The protection described below is only available to individuals that comply with this requirement.[YOUR NONPROFITS NAME] shall not retaliate against any officer, staff or employee who in good faith, has made a protest or raised a complaint against some practice of [YOUR NONPROFITS NAME] or of another individual or entity with whom [YOUR NONPROFITS NAME] has a business relationship, on the basis of a reasonable belief that the practice is in violation of law, or a clear mandate of public policy.
[YOUR NONPROFITS NAME] shall not retaliate against any officer, staff or employee who disclose or threaten to disclose to a supervisor or a public body, any activity, policy, or practice of [YOUR NONPROFITS NAME] that the individual reasonably believes is in violation of a law, or a rule, or regulation mandated pursuant to law or is in violation of a clear mandate of public policy concerning the health, safety, welfare, or protection of the environment.
## 12.05 Confidentiality
Violations or suspected violations may be submitted on a confidential basis by the complainant or may be submitted anonymously. Reports of violations or suspected violations shall be kept confidential to the extent possible, consistent with the need to conduct an adequate investigation.
## 12.06 Handling of Reported Violations
The president or vice president shall notify the sender and acknowledge receipt of the reported violation or suspected violation within five business days. All reports shall be promptly investigated by the board and its appointed committee and appropriate corrective action shall be taken if warranted by the investigation.
This policy shall be made available to all directors, officers, staffs or employees through these bylaws and they shall have the opportunity to ask questions about the policy.
### AMENDMENTS OF BYLAWS & ARTICLES OF INCORPORATION
## 13.01 Amendments to the Articles of Incorporation
Any amendment to the Articles of Incorporation may be adopted by approval of two-thirds (2/3) of the board.
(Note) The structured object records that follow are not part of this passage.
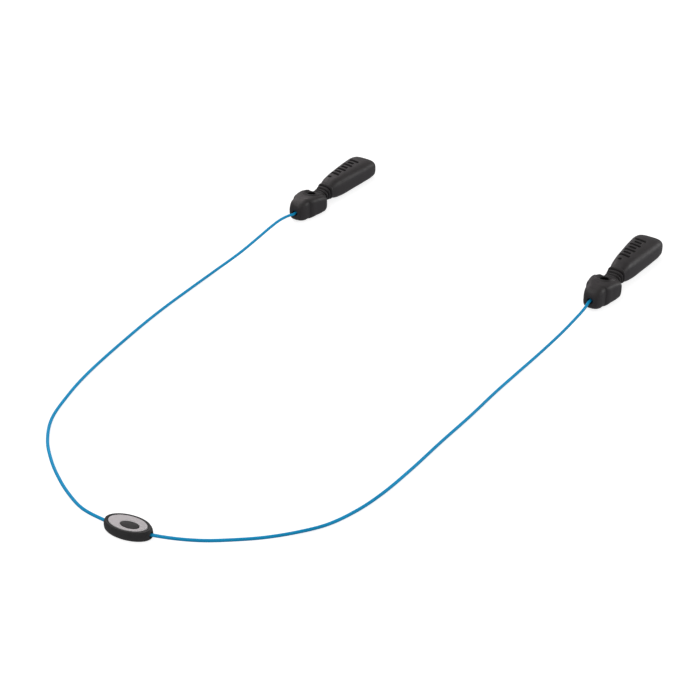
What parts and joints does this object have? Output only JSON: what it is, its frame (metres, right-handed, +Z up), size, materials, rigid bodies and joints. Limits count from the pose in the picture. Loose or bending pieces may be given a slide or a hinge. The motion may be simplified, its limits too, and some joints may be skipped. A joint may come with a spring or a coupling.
{
  "type": "eyewear retainer",
  "caption": "Coated wire cable with a soft flexible socket grip at each end for spectacle arms and an oval bead that slides along it.",
  "frame": {"origin": "on the resting surface, under the middle of the box round the two grips and the bead; the free cable is not counted", "axes": "+Z up; the cable's U opens towards +Y, with the bead at its bottom; +X from the left grip to the right grip"},
  "size_m": [0.1719, 0.1985, 0.0068],
  "materials": {
    "grip_rubber": "satin moulded rubber",
    "jacket_plastic": "smooth extruded coating",
    "core_steel": "bare wire strand",
    "ferrule_steel": "crimped tube",
    "bead_plastic": "fine matt",
    "inlay_metal": "fine brushed"
  },
  "bodies": {
    "cable": {"cable_jacket": "jacket_plastic", "left_cable_core": "core_steel", "right_cable_core": "core_steel", "left_ferrule": "ferrule_steel", "right_ferrule": "ferrule_steel", "left_head": "grip_rubber", "right_head": "grip_rubber"},
    "left_neck": {"left_neck": "grip_rubber"},
    "left_sleeve": {"left_sleeve": "grip_rubber"},
    "right_neck": {"right_neck": "grip_rubber"},
    "right_sleeve": {"right_sleeve": "grip_rubber"},
    "bead": {"bead_body": "bead_plastic", "bead_inlay": "inlay_metal", "bead_badge": "bead_plastic"}
  },
  "joints": [
    {"name": "left_neck_swing", "type": "hinge", "parent": "cable", "child": "left_neck", "pos_m": [-0.0276, 0.07437, 0.0032], "axis": [0, 0, 1], "range_deg": [-35, 35], "stiffness_Nm_per_rad": 0.008, "deforming": ["left_neck"]},
    {"name": "left_neck_nod", "type": "hinge", "parent": "left_neck", "child": "left_sleeve", "pos_m": [-0.0264, 0.07621, 0.0032], "axis": [0.8396, -0.5432, 0], "range_deg": [0, 35], "stiffness_Nm_per_rad": 0.008, "deforming": ["left_neck"]},
    {"name": "right_neck_swing", "type": "hinge", "parent": "cable", "child": "right_neck", "pos_m": [0.05825, 0.01979, 0.0032], "axis": [0, 0, 1], "range_deg": [-35, 35], "stiffness_Nm_per_rad": 0.008, "deforming": ["right_neck"]},
    {"name": "right_neck_nod", "type": "hinge", "parent": "right_neck", "child": "right_sleeve", "pos_m": [0.05945, 0.02163, 0.0032], "axis": [0.8377, -0.5461, 0], "range_deg": [0, 35], "stiffness_Nm_per_rad": 0.008, "deforming": ["right_neck"]},
    {"name": "bead_travel", "type": "hinge", "parent": "cable", "child": "bead", "pos_m": [-0.0507, -0.05405, 0.0012], "axis": [0, 0, 1], "range_deg": [-10, 30]}
  ]
}
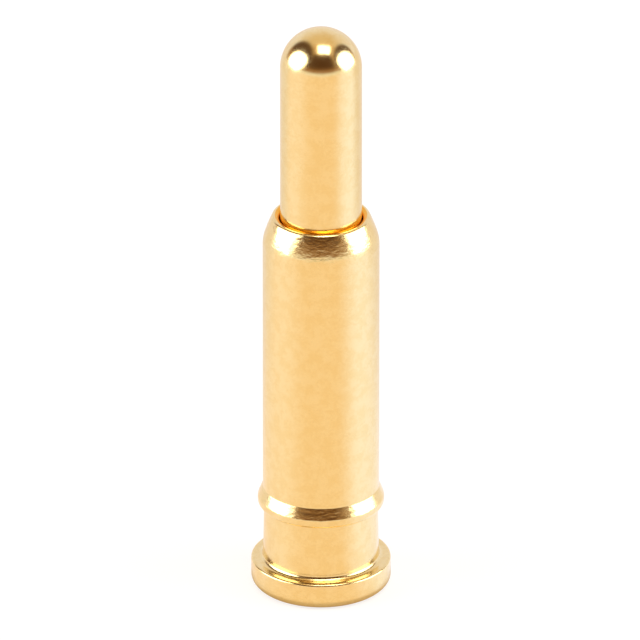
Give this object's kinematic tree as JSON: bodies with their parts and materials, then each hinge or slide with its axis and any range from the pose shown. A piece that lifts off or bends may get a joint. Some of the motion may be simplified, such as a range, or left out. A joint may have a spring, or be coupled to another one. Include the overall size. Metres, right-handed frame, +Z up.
{
  "type": "pogo pin",
  "caption": "Spring-loaded contact pin: round-nosed plunger sliding in a gold-plated barrel with a press-fit bead and a flat soldering foot.",
  "frame": {"origin": "middle of the underside of the foot", "axes": "+Z up the pin's axis, from the foot to the tip of the plunger; a solid of revolution, so X and Y are free"},
  "size_m": [0.0018, 0.0018, 0.0078],
  "materials": {
    "barrel_plating": "gold-plated, fine turned",
    "plunger_plating": "gold-plated, polished",
    "spring_wire": "drawn stainless wire"
  },
  "bodies": {
    "barrel": {"barrel": "barrel_plating", "spring": "spring_wire"},
    "plunger": {"plunger": "plunger_plating"}
  },
  "joints": [
    {"name": "plunger_travel", "type": "slide", "parent": "barrel", "child": "plunger", "axis": [0, 0, 1], "range_m": [-0.0014, 0], "stiffness_N_per_m": 470, "springref_m": 0.0005, "deforming": ["spring"]}
  ]
}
## 13.02 Amendments to the Bylaws
These Bylaws may be amended, altered, repealed, or restated by a vote of the majority of directors then in office at a meeting of the Board, provided, however,
- that no amendment shall be made to these Bylaws which would cause the corporation to cease to qualify as a tax exempt corporation under Section [ 501c3 ] 501(c)(3) of the Internal Revenue Code of 1986, or the corresponding section of any future Federal tax code; and,
- that an amendment does not affect the voting rights of directors. An amendment that does affect the voting rights of directors further requires ratification by a two-thirds vote of a quorum.
- that all amendments be consistent with the Articles of Incorporation.
### CERTIFICATE OF ADOPTION OF BYLAWS
I do hereby certify that the above stated Bylaws of [YOUR NONPROFITS NAME] were approved by the [YOUR NONPROFITS NAME] board of directors on XX, XX, 20XX and constitute a complete copy of the Bylaws of the corporation.